- **SUPPLIED MATERIAL**
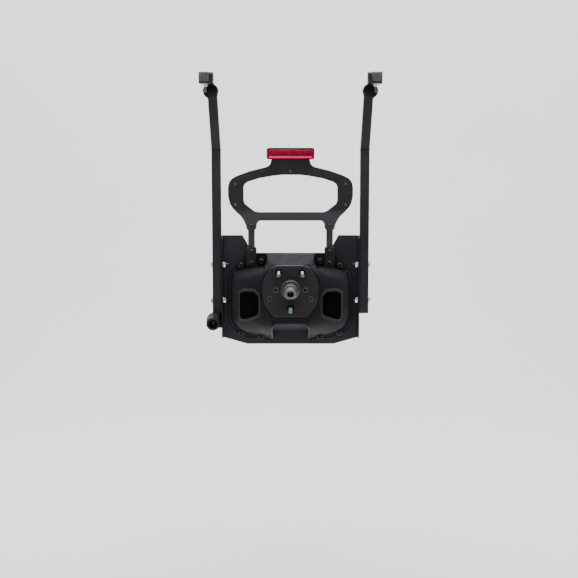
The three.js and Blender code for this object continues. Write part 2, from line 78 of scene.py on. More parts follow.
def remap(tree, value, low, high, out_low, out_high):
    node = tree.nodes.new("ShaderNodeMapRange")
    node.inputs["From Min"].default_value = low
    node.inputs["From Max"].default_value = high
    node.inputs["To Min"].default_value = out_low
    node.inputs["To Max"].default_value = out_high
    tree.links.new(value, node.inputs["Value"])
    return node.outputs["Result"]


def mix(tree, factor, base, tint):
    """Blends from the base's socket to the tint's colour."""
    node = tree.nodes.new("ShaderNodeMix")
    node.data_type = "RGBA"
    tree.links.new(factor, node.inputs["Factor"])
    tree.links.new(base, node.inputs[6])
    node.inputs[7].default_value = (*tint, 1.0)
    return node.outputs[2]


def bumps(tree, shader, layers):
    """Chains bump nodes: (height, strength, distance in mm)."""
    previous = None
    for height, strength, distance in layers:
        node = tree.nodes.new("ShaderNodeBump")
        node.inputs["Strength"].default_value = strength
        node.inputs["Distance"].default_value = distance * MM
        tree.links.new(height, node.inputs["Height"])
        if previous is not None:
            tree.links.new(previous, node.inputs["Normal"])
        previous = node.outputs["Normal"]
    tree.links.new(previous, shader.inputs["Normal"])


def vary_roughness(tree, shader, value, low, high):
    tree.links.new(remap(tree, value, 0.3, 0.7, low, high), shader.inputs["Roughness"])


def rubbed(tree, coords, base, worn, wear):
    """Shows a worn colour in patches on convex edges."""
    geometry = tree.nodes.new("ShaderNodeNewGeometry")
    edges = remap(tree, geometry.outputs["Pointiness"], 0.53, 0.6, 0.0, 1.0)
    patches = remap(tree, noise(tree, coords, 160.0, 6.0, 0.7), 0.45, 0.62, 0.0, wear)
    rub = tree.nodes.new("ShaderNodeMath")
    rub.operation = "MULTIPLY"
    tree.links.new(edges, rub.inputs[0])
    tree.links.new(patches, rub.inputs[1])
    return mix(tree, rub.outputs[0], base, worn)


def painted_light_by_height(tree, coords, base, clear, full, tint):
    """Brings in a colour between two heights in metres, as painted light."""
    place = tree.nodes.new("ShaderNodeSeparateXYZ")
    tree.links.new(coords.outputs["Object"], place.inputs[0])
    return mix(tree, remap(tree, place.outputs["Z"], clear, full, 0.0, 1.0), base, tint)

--

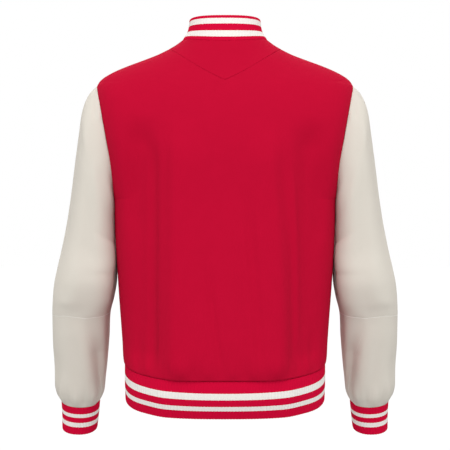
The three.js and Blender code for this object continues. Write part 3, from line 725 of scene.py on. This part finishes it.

- **DIRECTIONS FOR THIS TASK**
Begin at the line that has "More parts follow.", stop after the line that has "return node.outputs[2]", and repeat exactly those lines, nothing more.

- **THE OUTPUT**
The three.js and Blender code for this object continues. Write part 2, from line 78 of scene.py on. More parts follow.
def remap(tree, value, low, high, out_low, out_high):
    node = tree.nodes.new("ShaderNodeMapRange")
    node.inputs["From Min"].default_value = low
    node.inputs["From Max"].default_value = high
    node.inputs["To Min"].default_value = out_low
    node.inputs["To Max"].default_value = out_high
    tree.links.new(value, node.inputs["Value"])
    return node.outputs["Result"]


def mix(tree, factor, base, tint):
    """Blends from the base's socket to the tint's colour."""
    node = tree.nodes.new("ShaderNodeMix")
    node.data_type = "RGBA"
    tree.links.new(factor, node.inputs["Factor"])
    tree.links.new(base, node.inputs[6])
    node.inputs[7].default_value = (*tint, 1.0)
    return node.outputs[2]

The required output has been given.